La tercera reflexión, íntimamente ligada a la primera, tiene que ver con el lugar de la memoria. No lo digo respecto del neoliberalismo solamente, lo cual es evidente, pues está en el centro del cuestionamiento. Pero, a diferencia de Perú y Colombia, Chile participó del ciclo progresista latinoamericano entre 2000 y 2015, bajo los dos mandatos de Bachelet, aunque no tuvo un rol estelar. Fue más bien un actor de reparto, la ilustración de un progresismo débil, recordándonos siempre la persistencia de la matriz neoliberal, avalada por gran parte del arco político.

¿Traerá esto consigo la idealización de aquellos gobiernos progresistas de alta intensidad, como Bolivia y Ecuador, que proclamaron tantos nuevos derechos en el marco de procesos constituyentes? En realidad, el haber sido participes menores del ciclo progresista abre para Chile también la oportunidad de aprender de los errores de dichas experiencias refundacionales. En todo caso, el proceso mismo de la Convención Constituyente dirá hasta qué punto los y las convencionales conciben el nuevo pacto político-social, no sólo desde la crítica al neoliberalismo y el Estado subsidiario, sino también desde la memoria regional sobre los límites de los progresismos realmente existentes y la necesidad urgente de su superación, sobre todo en lo respecta a la insustentabilidad de los modelos productivos, la defensa de los territorios y la puesta en marcha de la plurinacionalidad.

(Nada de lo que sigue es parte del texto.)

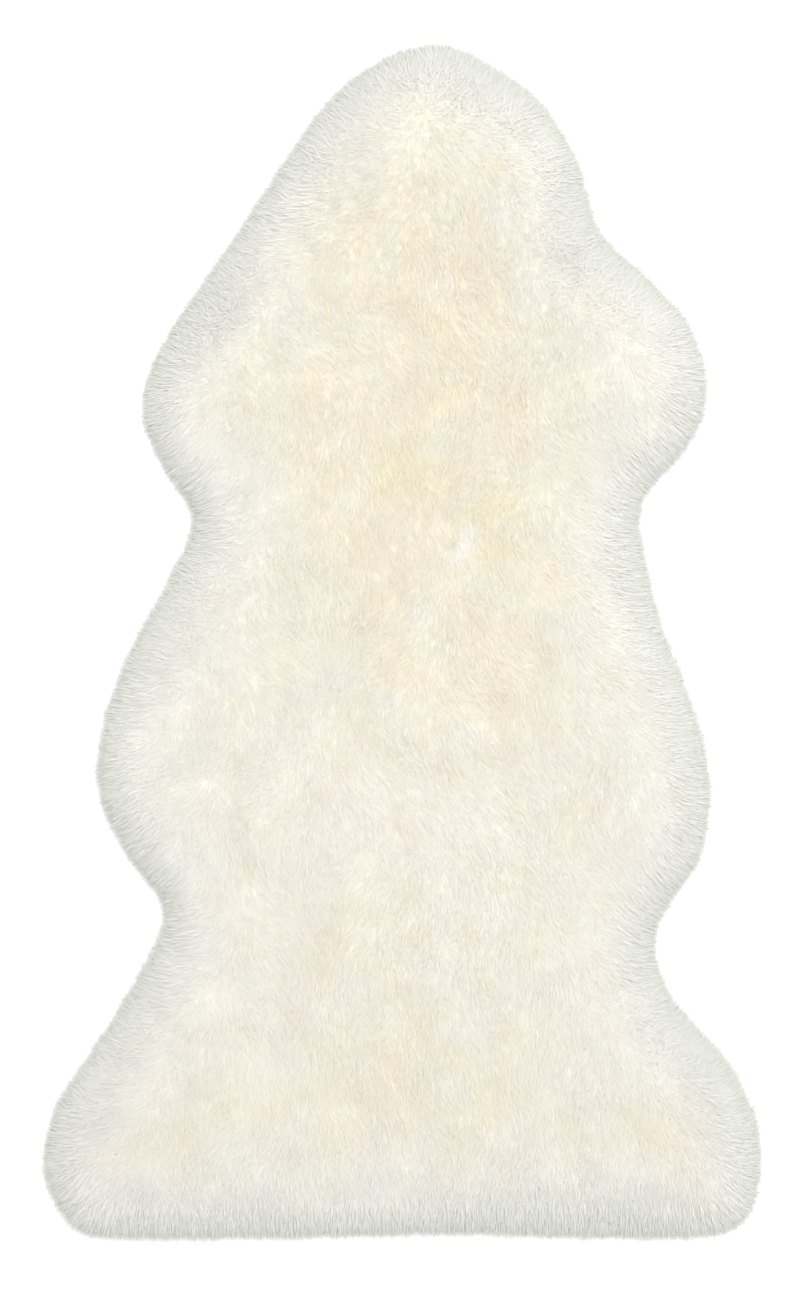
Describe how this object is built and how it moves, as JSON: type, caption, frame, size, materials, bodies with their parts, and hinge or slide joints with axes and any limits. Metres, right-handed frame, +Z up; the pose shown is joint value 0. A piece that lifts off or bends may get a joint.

Nadie duda de que las protestas que arrancaron en 2019 en Chile sellaron un quiebre histórico. Ya nada será como antes. Por eso el presente chileno conmueve y resulta inspirador para toda la región. Pues nutrida de una potente dinámica creativa proveniente desde abajo, la Convención Constituyente abre expectativas para pensar un escenario posneoliberal novedoso que combata las múltiples desigualdades y reconfigure asimismo en clave democrática-participativa el campo político-institucional.